PVM is the future, but 3rd party provider traction is now
We originally pursued an Ethereum compatible stack that would execute in a PVM implementation rather than an EVM one. Because of its architecture, PVM offers several advantages like the ability to target it with many languages (e.g. Rust, C++, etc.) rather than Ethereum-specific languages like Solidity and Vyper. The PVM will also offer more powerful and less expensive on-chain compute that will unlock use cases that cannot be done on-chain now.

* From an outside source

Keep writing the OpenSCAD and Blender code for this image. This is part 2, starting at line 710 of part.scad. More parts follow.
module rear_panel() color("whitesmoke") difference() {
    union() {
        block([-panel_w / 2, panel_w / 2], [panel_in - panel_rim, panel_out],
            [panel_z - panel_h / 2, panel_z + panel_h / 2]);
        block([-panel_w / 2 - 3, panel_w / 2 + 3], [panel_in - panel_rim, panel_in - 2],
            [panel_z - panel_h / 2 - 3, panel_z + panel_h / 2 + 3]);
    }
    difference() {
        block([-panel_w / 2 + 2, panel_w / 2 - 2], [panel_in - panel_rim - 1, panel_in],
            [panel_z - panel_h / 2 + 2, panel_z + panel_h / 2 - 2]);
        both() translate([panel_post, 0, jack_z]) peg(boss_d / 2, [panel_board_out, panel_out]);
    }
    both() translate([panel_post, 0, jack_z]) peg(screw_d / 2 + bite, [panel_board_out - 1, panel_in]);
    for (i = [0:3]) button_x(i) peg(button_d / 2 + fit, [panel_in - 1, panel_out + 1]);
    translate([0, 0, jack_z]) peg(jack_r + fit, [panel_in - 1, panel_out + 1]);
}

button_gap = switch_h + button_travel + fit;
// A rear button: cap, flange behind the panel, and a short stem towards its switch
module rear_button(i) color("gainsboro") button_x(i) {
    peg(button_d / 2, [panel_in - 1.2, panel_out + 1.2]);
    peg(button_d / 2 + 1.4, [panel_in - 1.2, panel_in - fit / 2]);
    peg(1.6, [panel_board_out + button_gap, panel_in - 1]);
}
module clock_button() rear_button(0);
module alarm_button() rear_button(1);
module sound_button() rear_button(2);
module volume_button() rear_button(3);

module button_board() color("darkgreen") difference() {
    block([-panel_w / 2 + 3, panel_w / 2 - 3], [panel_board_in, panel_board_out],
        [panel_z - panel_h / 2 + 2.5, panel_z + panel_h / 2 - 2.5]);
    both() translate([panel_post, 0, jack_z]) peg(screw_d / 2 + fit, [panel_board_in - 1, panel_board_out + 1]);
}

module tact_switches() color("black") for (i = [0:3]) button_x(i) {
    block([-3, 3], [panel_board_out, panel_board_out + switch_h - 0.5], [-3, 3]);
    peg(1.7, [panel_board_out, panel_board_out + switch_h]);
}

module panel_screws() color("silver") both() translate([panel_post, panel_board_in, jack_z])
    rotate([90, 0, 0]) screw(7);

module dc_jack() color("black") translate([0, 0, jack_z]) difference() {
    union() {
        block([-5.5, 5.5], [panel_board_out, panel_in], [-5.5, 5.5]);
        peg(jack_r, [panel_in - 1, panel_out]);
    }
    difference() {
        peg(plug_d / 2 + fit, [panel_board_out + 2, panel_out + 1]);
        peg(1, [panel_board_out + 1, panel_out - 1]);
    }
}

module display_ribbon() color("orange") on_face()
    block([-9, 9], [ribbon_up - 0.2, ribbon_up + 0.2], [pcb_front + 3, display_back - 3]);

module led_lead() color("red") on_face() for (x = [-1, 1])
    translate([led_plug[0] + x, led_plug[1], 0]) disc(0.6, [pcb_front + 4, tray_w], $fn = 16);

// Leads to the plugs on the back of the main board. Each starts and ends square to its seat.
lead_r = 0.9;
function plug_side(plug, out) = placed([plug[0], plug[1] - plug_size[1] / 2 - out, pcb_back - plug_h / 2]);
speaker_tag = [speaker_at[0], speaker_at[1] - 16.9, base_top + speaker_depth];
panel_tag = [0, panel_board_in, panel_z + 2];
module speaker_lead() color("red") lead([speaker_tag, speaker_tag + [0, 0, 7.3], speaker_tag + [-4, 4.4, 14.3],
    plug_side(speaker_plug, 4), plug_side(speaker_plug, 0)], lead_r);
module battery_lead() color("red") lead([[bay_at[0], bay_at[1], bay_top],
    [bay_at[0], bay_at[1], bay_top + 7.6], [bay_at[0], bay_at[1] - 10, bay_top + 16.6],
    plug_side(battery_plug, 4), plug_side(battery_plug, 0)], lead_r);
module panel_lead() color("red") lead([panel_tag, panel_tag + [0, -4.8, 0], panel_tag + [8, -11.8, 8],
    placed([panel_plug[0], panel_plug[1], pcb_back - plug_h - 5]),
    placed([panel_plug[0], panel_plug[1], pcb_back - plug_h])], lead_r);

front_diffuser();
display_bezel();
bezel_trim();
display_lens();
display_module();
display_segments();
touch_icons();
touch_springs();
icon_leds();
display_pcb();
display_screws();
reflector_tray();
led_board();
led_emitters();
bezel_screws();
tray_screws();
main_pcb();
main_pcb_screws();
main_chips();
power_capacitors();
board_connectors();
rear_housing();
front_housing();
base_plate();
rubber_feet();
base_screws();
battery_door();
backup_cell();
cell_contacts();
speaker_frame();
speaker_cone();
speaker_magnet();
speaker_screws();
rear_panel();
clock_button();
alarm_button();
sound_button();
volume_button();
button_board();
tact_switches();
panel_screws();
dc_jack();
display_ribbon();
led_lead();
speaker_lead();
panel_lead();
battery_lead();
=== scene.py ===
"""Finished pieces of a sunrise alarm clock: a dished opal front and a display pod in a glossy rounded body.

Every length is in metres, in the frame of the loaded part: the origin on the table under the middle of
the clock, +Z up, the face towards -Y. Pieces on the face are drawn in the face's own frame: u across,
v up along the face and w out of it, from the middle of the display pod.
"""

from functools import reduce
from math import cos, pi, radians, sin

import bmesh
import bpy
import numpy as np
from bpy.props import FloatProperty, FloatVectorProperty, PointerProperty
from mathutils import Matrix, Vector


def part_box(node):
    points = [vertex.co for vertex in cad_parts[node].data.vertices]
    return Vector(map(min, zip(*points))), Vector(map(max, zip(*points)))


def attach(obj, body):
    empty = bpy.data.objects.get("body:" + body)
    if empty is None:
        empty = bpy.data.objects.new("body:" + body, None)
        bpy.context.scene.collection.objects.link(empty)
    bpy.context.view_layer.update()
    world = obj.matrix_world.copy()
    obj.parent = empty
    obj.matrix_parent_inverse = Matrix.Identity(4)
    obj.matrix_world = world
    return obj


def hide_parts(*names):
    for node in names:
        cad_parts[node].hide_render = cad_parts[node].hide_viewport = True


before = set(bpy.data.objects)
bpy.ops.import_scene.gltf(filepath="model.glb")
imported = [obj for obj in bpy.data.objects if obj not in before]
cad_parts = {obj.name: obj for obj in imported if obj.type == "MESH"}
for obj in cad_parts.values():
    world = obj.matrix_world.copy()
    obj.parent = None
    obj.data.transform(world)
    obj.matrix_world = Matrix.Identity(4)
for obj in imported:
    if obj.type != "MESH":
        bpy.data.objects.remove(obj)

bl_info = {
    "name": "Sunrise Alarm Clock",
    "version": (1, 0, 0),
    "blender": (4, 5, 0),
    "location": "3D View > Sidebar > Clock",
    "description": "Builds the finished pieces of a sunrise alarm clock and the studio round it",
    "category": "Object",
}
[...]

But we had to concede that the tooling stack around PVM was not strong enough to offer a compelling alternative to Ethereum solutions… yet. As an example, the resolc compiler, which compiles Solidity code to PVM bytecode, only works with Solidity versions 0.8 and greater. Many popular contracts (e.g. Circle’s CCTP) use older Solidity versions and the upgrade path can be non-trivial. While this does not affect new projects deploying, many new projects depend on older contracts like CCTP, so we have to make sure to support older versions of the Ethereum stack as well.

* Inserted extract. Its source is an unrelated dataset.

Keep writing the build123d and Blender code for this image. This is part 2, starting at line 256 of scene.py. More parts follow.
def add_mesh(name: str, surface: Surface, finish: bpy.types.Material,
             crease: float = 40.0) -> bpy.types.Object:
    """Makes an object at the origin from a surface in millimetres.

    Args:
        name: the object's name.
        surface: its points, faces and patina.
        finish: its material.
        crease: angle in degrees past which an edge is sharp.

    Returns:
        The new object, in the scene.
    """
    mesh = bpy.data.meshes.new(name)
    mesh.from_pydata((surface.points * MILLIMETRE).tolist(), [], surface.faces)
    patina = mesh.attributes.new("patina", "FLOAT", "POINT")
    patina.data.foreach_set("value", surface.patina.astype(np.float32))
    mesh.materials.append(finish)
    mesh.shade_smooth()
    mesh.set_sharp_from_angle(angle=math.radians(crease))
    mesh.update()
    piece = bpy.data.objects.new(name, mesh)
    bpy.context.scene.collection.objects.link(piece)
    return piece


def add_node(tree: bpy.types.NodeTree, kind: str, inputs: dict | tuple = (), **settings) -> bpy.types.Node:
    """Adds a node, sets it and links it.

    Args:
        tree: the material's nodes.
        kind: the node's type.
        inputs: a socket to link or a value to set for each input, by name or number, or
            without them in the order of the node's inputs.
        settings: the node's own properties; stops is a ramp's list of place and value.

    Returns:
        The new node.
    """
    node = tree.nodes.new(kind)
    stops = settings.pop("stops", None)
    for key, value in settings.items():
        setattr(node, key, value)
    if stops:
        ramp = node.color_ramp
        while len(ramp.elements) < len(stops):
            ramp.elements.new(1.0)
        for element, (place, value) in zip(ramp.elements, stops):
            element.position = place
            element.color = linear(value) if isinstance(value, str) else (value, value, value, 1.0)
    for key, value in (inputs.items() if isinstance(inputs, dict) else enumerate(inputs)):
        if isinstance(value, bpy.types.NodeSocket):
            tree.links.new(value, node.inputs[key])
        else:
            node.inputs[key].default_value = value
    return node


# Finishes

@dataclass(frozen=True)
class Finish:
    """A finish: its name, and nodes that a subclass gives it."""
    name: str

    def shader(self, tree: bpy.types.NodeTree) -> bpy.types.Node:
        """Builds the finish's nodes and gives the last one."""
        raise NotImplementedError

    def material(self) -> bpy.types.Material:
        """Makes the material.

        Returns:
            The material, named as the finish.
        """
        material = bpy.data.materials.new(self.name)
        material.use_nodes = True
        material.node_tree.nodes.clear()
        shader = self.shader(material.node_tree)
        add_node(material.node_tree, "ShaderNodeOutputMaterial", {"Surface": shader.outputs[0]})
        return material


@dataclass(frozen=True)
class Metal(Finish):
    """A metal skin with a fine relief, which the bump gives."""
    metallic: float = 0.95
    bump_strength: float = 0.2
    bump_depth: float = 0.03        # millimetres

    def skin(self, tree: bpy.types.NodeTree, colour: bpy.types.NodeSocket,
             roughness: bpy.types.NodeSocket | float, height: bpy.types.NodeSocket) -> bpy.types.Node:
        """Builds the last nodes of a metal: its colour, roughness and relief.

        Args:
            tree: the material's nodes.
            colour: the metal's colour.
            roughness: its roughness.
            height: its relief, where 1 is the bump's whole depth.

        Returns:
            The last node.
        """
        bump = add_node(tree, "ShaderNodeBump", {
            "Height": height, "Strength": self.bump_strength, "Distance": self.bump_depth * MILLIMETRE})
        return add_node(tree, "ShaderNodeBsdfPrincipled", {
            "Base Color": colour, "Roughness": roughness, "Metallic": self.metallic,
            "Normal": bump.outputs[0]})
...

Parity will continue working on the PVM tooling stack to address issues like this to lower the barriers of accessing the power of PVM.
Pallet-revive shared stack
Pallet-revive’s ability to handle multiple VM backends allows us to create a shared stack (ETH-RPC + pallet-revive + EVM/PVM) which brings us a lot of advantages, e.g.:
- We can maintain the momentum of in-house expertise and experience we’ve built on ETH-RPC and pallet-revive (as well as take advantage of the audits already done).
- All improvements to ETH-RPC and pallet-revive will benefit both EVM and PVM.
- E.g., precompiles are available to both EVM and PVM on launch, e.g., the XCM precompiles, which will be part of the launch, will be accessible to both.
- Implementing cross-calling of contracts between PVM and EVM will be trivial, and the cross-calling will execute faster.
- Lots of tooling innovation can be shared between PVM and EVM, e.g., we are building an Anvil test node (part of Foundry) that will allow testing smart contracts against our actual implementation (rather than a reference Ethereum/EVM implementation).
- Smaller maintenance/tech debt footprint, i.e., we can allocate more people to innovating in the future.
We evaluated Frontier. While it serves the ecosystem well in specific contexts, it isn’t suitable for our needs on Polkadot Hub for several reasons:
- Not compatible with PVM - making long-term migration and interoperability with PVM difficult.
- Designed for a single VM backend, i.e., forces a double stack solution, instead of a shared stack.
- Doesn’t address key issues - such as the resolution difference of DOT-based currency denominations and robust gas mapping.
REVM
As a 100% EVM-compatible solution, we choose REVM. REVM is:
- Proven in production (e.g. used by Foundry, Hardhat, Optimism, Coinbase, Risc0, and many more).
- Well-maintained.
- Fast.
- Actively audited.
In short: Combining REVM with pallet-revive and our ETH-RPC node is how we get to a high quality 100% EVM compatible solution quickest, and so enable the growth of an ecosystem of top tier 3rd party providers ASAP. And this solution is aligned with Polkadot’s future direction.
Timeline
- Today: PVM preview part 1 on Kusama
- Sep: PVM preview part 2 on Kusama: ERC20 support, basic XCM precompile.
- Late Oct: 100% EVM-compatible REVM on Kusama Hub
- Mid Dec: 100% EVM-compatible REVM on Polkadot Hub, along with PVM preview
Addendum
A note on developer experience
Key to our success in this regard will be a great developer experience, including:
- All existing Solidity contracts deploy unchanged via Foundry or Hardhat, by having their compilation target EVM. This is ideal for the BD pipeline where top tier projects are ported from other blockchains.
- Many can also target PVM unchanged.
- New contracts can easily opt to be compiled via Foundry or Hardhat targeting PVM for lower gas cost and, once we release the JIT, more compute.
- Tooling parity: Anvil-compatible dev node will ship with both VM backends enabled.
A note on gas mapping
Ethereum gas and Polkadot weight are not isomorphic. While simply emulating the EVM gas model might seem like an option, it isn’t a practical one, because:
- It would completely shut the door on throughout optimizations as we wouldn’t be able to account for the faster execution speed when using the PVM JIT.
- We won’t be able to make use of different gas models for different VM backends as this will make interop between them practically impossible.
[UPDATE]
- Changed PolkaVM to PVM.
- Improved wording on “PVM is the future…”.
- Ethreum gas priced is not fixed; hence point removed.